Set down each line from the one containing "Write part 4" to the one containing "return mesh_from(lambda shape: loft_rings(shape, rings))", inclusive, exactly as written and with nothing further.

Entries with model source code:
┄┄┄┄┄┄

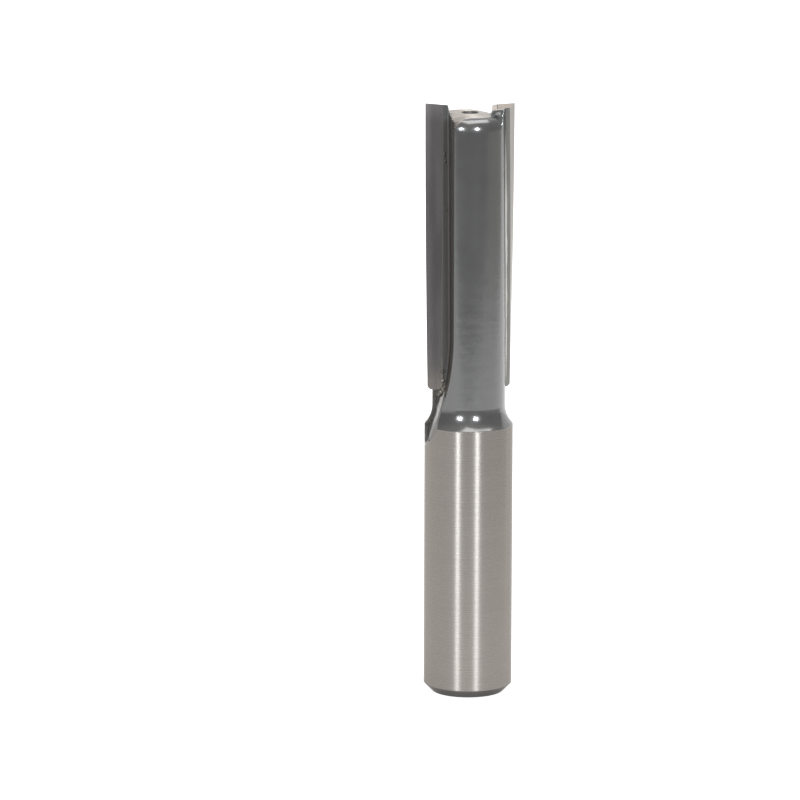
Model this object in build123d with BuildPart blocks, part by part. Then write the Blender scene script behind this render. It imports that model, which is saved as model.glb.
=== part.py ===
from build123d import *

import os
from math import acos, cos, degrees, radians, sin, sqrt, tan

# Two-flute straight router bit with brazed carbide tips, standing on the end of its shank.
# Millimetres. +Z runs up the axis to the cutting end, and the origin is the centre of the shank's
# end face. One tip lies on the +X side with its cutting face towards +Y, and the other is the same
# tip turned half a turn about the axis, so everything double is drawn on the +X side only.

# --- driving dimensions ---------------------------------------------------------------------------

# shank and the flare that leads to the core
shank_diameter = 12.7
shank_length = 39.2
shank_chamfer = 1.2
flare_length = 2.8

# core between the flutes, its neck from the flare to the foot of the tips, and its end face
core_diameter = 10.5
neck_length = 2.5
end_face_drop = 1.25
end_face_slope = 3.5
end_round_width = 1.35
end_round_height = 1.9

# carbide tips
cutting_diameter = 12.7
tip_length = 41.0
tip_width = 2.45
tip_thickness = 2.0
tip_corner_cut = 0.4
rake_lead = 0.3
shear_angle = 2.8
side_clearance = 23.0
end_clearance = 9.0
end_dish = 4.5

# silver solder round each tip, with one drop under its foot and a run of small ones up its side
braze_gap = 0.1
bead_height = 0.25
bead_radius = 0.55
bead_fall = 0.45
bead_run_count = 3
bead_run_pitch = 1.35
bead_run_offset = 0.15
bead_run_shrink = 0.8

# flutes, milled by a wheel that starts to lift at some height above the foot of the tips
flute_edge = 2.2
flute_lean = 10.0
flute_floor_radius = 0.3
runout_lift = 8.0
runout_radius = 40.0

# posts that stand behind the tips, and the gash in front of each end cutting edge
slot_width = 5.8
slot_wall_slope = 12.0
slot_foot_radius = 0.6
post_backing = 0.3
post_back_slope = 12.0
gash_distance = 1.9
gash_direction = 38.0
gash_slope = 13.0

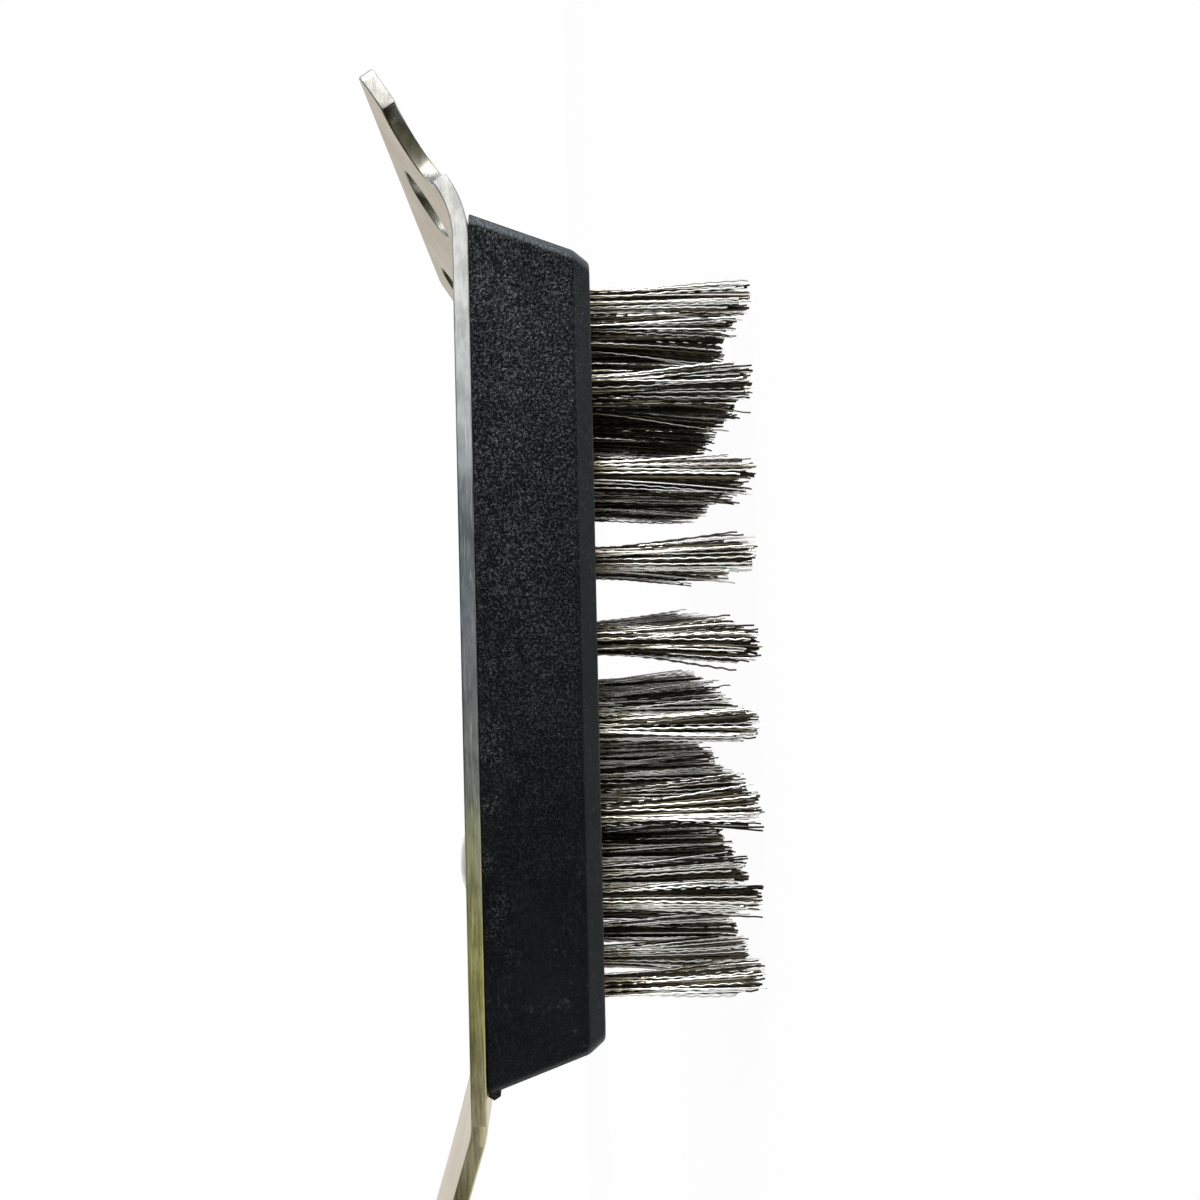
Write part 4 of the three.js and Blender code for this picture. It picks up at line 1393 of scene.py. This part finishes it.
def between_stations(share):
    """The height and width shares at a share of the grip's length, on a smooth curve through the stations."""
    stations = GRIP_STATION_SHARES
    last = len(stations) - 1
    i = min(max(k for k in range(len(stations)) if stations[k][0] <= share), last - 1)
    (a, *low), (b, *high) = stations[i], stations[i + 1]
    before = stations[max(i - 1, 0)]
    after = stations[min(i + 2, last)]
    u = (share - a) / (b - a)
    result = []
    for k in range(2):
        slope_in = (high[k] - before[k + 1]) / (b - before[0]) * (b - a)
        slope_out = (after[k + 1] - low[k]) / (after[0] - a) * (b - a)
        cube = (2 * u**3 - 3 * u**2 + 1) * low[k] + (u**3 - 2 * u**2 + u) * slope_in
        cube += (3 * u**2 - 2 * u**3) * high[k] + (u**3 - u**2) * slope_out
        result.append(min(cube, 1.0))
    return result


def scale_mesh(grip, tang_width, start):
    """A grip scale lying on height zero in the tang's own space, its crown upwards."""
    stations, around, squareness = 64, 36, 0.55
    rings = []
    for i in range(stations + 1):
        share = (1 - math.cos(math.pi * i / stations)) / 2
        height_share, width_share = between_stations(share)
        ring = []
        for k in range(around + 1):
            turn = math.pi * k / around
            across = math.copysign(abs(math.cos(turn)) ** squareness, math.cos(turn))
            up = abs(math.sin(turn)) ** squareness if 0 < k < around else 0.0
            x = tang_width / 2 * width_share * across
            ring.append((x, -start - grip.length * share, grip.thickness * height_share * up))
        rings.append(ring)
    return mesh_from(lambda shape: loft_rings(shape, rings))


def grip_material(grip):
    """Black satin moulding with a fine spark texture and lighter, rougher handling marks."""
    material, tree, shader, position = new_material("grip moulding", Specular_IOR_Level=0.5)
    grain = use_group(tree, "Pebble Grain", {"Position": position, "Pebble Size": 0.3 * MM})
    marks = use_group(tree, "Handling Marks", {"Position": position, "Size": 14 * MM})["Mask"]
    base = tuple(grip.colour)
    worn = tuple(channel * 2.2 + 0.004 for channel in base)
    tree.link(tree.mix(tree.times(marks, 0.4), base, worn), shader["Base Color"])
    tree.link(tree.ramp(marks, 0.0, 1.0, 0.34, 0.5), shader["Roughness"])
    bumped(tree, shader, grain["Height"], 0.03 * MM, 0.8)
    return material


def rivet_seats(grip, fasteners, places):
    """Round cutters for the rivet heads' seats in a scale."""
    radius = fasteners.rivet_head_diameter / 2 + 0.12 * MM
    depth = 2 * grip.seat_depth
    cutters = []
    for distance in places:
        centre = Matrix.Translation((0.0, -distance, grip.thickness))
        mesh = mesh_from(
            lambda shape: bmesh.ops.create_cone(
                shape, cap_ends=True, segments=40, radius1=radius, radius2=radius, depth=depth, matrix=centre
            )
        )
        cutters.append(new_piece("seat", mesh))
    return cutters


class WIREBRUSH_OT_grip(bpy.types.Operator):
    """Make the two grip scales"""

    bl_idname = "wirebrush.grip"
    bl_label = "Grip Scales"

    def execute(self, context):
        """Makes both scales on the tang and replaces their solids."""
        sheet, grip, fasteners = settings("sheet"), settings("grip"), settings("fasteners")
        start, _, _, rivets = grip_places()
        to_frame = SheetPath(sheet).tang_matrix()
        material = grip_material(grip)
        turned_over = Matrix.Rotation(math.pi, 4, "Y")
        sides = {
            "grip_scale_back": Matrix.Translation((0.0, 0.0, sheet.thickness)),
            "grip_scale_front": turned_over,
        }
        for node, side in sides.items():
            piece = new_piece(node.replace("grip_scale", "scale"), scale_mesh(grip, sheet.tang_width, start), material)
            cut_away(piece, rivet_seats(grip, fasteners, rivets))
            piece.data.transform(to_frame @ side)
            soften(piece, 40.0)
            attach(piece, BODY)
            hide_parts(node)
        return {"FINISHED"}


# The stage


def camera_matrix(stage):
    """The camera beside the brush, looking across it, with the scraper up in the picture."""
    place = Vector((HALF_WIDTH + stage.distance, HEAD_Y + stage.camera_forward, stage.camera_height))
    facing = Matrix((-Vector((0, 0, 1)), Vector((0, 1, 0)), Vector((1, 0, 0)))).transposed().to_4x4()
    turn = Matrix.Rotation(-stage.yaw, 4, "Y") @ Matrix.Rotation(-stage.roll, 4, "Z")
    return Matrix.Translation(place) @ facing @ turn


def seen_white(tree, surface):
    """A surface that is mostly white to the camera and to reflections, and keeps some of its shade."""
    path = tree.add("ShaderNodeLightPath").outputs
    seen = tree.math("MAXIMUM", path["Is Camera Ray"], path["Is Glossy Ray"])
    seen = tree.math("MAXIMUM", seen, path["Is Transmission Ray"])
    glow = tree.add("ShaderNodeEmission", {"Color": (1.0, 1.0, 1.0, 1.0), "Strength": 1.0}).outputs[0]
    factor = tree.times(seen, 0.97)
    return tree.add("ShaderNodeMixShader", {0: factor, 1: surface, 2: glow}).outputs[0]


def floor_material(stage):
    """Pale matt floor."""
    material, tree, shader, _ = new_material("pale floor", roughness=0.9)
    shader["Base Color"].default_value = (*stage.floor_colour, 1.0)
    nodes = material.node_tree.nodes
    output = next(node for node in nodes if node.type == "OUTPUT_MATERIAL")
    principled = next(node for node in nodes if node.type == "BSDF_PRINCIPLED")
    surface = seen_white(tree, principled.outputs[0])
    tree.link(surface, output.inputs["Surface"])
    return material


def add_lamp(name, energy, size, place, target):
    """A soft square lamp aimed at a point."""
    lamp = bpy.data.lights.new(name, "AREA")
    lamp.shape = "SQUARE"
    lamp.size = size
    lamp.energy = energy
    holder = bpy.data.objects.new(name, lamp)
    holder.location = place
    holder.rotation_euler = (Vector(target) - Vector(place)).to_track_quat("-Z", "Y").to_euler()
    bpy.context.scene.collection.objects.link(holder)


def make_world(strength):
    """A pale world that the camera sees as white, dimmer on its own side and brighter towards the scraper."""
    world = bpy.data.worlds.new("studio")
    bpy.context.scene.world = world
    world.use_nodes = True
    tree = Tree(world.node_tree)
    background = next(node for node in world.node_tree.nodes if node.type == "BACKGROUND")
    path = tree.add("ShaderNodeLightPath").outputs
    seen = tree.math("MAXIMUM", path["Is Camera Ray"], path["Is Transmission Ray"])
    way = tree.add("ShaderNodeSeparateXYZ", {0: tree.add("ShaderNodeTexCoord").outputs["Object"]}).outputs
    side = tree.ramp(way[0], -0.2, 0.9, 1.3, 0.25)
    forward = tree.ramp(way[1], -0.9, 0.9, 0.6, 1.35)
    level = tree.times(tree.times(side, forward), strength)
    level = tree.math("MAXIMUM", seen, level)
    tree.link(level, background.inputs["Strength"])
    background.inputs["Color"].default_value = (1.0, 1.0, 1.0, 1.0)


class WIREBRUSH_OT_stage(bpy.types.Operator):
    """Make the camera, the lamps and the floor"""

    bl_idname = "wirebrush.stage"
    bl_label = "Stage"

    def execute(self, context):
        """Sets the camera as the picture was taken, with soft lamps and a pale floor."""
        stage = settings("stage")
        scene = context.scene
        scene.view_settings.view_transform = "Standard"
        camera = bpy.data.cameras.new("camera")
        camera.lens = stage.lens
        camera.sensor_width = 36.0
        camera.clip_start = 0.005
        holder = bpy.data.objects.new("camera", camera)
        holder.matrix_world = camera_matrix(stage)
        scene.collection.objects.link(holder)
        scene.camera = holder

        floor = mesh_from(lambda shape: bmesh.ops.create_grid(shape, x_segments=1, y_segments=1, size=3.0))
        piece = new_piece("floor", floor, floor_material(stage))

        make_world(WORLD_STRENGTH)
        head = (0.0, HEAD_Y, SHEET_FRONT_Z)
        for name, power, size, (x, y, z) in LAMPS:
            add_lamp(name, power, size, (x, HEAD_Y + y, z), head)
        return {"FINISHED"}


# The panel and the script's run


OPERATORS = (
    WIREBRUSH_OT_stage,
    WIREBRUSH_OT_sheet,
    WIREBRUSH_OT_block,
    WIREBRUSH_OT_tufts,
    WIREBRUSH_OT_screws,
    WIREBRUSH_OT_grip,
    WIREBRUSH_OT_rivets,
)


class WIREBRUSH_PT_panel(bpy.types.Panel):
    """Lists the makers of the brush's pieces"""

    bl_idname = "WIREBRUSH_PT_panel"
    bl_label = "Wire Brush"
    bl_space_type = "VIEW_3D"
    bl_region_type = "UI"
    bl_category = "Wire Brush"

    def draw(self, context):
        """Draws one button for each operator."""
        for operator in OPERATORS:
            self.layout.operator(operator.bl_idname)


GROUPS = {
    "wire_brush_sheet": BrushSheetSettings,
    "wire_brush_block": BrushBlockSettings,
    "wire_brush_tufts": BrushTuftSettings,
    "wire_brush_fasteners": BrushFastenerSettings,
    "wire_brush_grip": BrushGripSettings,
    "wire_brush_stage": BrushStageSettings,
}


def register():
    """Registers the settings, the operators and the panel."""
    for name, group in GROUPS.items():
        bpy.utils.register_class(group)
        setattr(bpy.types.Scene, name, PointerProperty(type=group))
    for operator in OPERATORS:
        bpy.utils.register_class(operator)
    bpy.utils.register_class(WIREBRUSH_PT_panel)


def unregister():
    """Takes back what register did."""
    bpy.utils.unregister_class(WIREBRUSH_PT_panel)
    for operator in reversed(OPERATORS):
        bpy.utils.unregister_class(operator)
    for name, group in GROUPS.items():
        delattr(bpy.types.Scene, name)
        bpy.utils.unregister_class(group)


def main():
    """Makes every piece."""
    register()
    for operator in OPERATORS:
        getattr(bpy.ops.wirebrush, operator.bl_idname.split(".")[1])()


if __name__ == "__main__":
    main()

┄┄┄┄┄┄

- _Result_
Write part 4 of the three.js and Blender code for this picture. It picks up at line 1393 of scene.py. This part finishes it.
def between_stations(share):
    """The height and width shares at a share of the grip's length, on a smooth curve through the stations."""
    stations = GRIP_STATION_SHARES
    last = len(stations) - 1
    i = min(max(k for k in range(len(stations)) if stations[k][0] <= share), last - 1)
    (a, *low), (b, *high) = stations[i], stations[i + 1]
    before = stations[max(i - 1, 0)]
    after = stations[min(i + 2, last)]
    u = (share - a) / (b - a)
    result = []
    for k in range(2):
        slope_in = (high[k] - before[k + 1]) / (b - before[0]) * (b - a)
        slope_out = (after[k + 1] - low[k]) / (after[0] - a) * (b - a)
        cube = (2 * u**3 - 3 * u**2 + 1) * low[k] + (u**3 - 2 * u**2 + u) * slope_in
        cube += (3 * u**2 - 2 * u**3) * high[k] + (u**3 - u**2) * slope_out
        result.append(min(cube, 1.0))
    return result


def scale_mesh(grip, tang_width, start):
    """A grip scale lying on height zero in the tang's own space, its crown upwards."""
    stations, around, squareness = 64, 36, 0.55
    rings = []
    for i in range(stations + 1):
        share = (1 - math.cos(math.pi * i / stations)) / 2
        height_share, width_share = between_stations(share)
        ring = []
        for k in range(around + 1):
            turn = math.pi * k / around
            across = math.copysign(abs(math.cos(turn)) ** squareness, math.cos(turn))
            up = abs(math.sin(turn)) ** squareness if 0 < k < around else 0.0
            x = tang_width / 2 * width_share * across
            ring.append((x, -start - grip.length * share, grip.thickness * height_share * up))
        rings.append(ring)
    return mesh_from(lambda shape: loft_rings(shape, rings))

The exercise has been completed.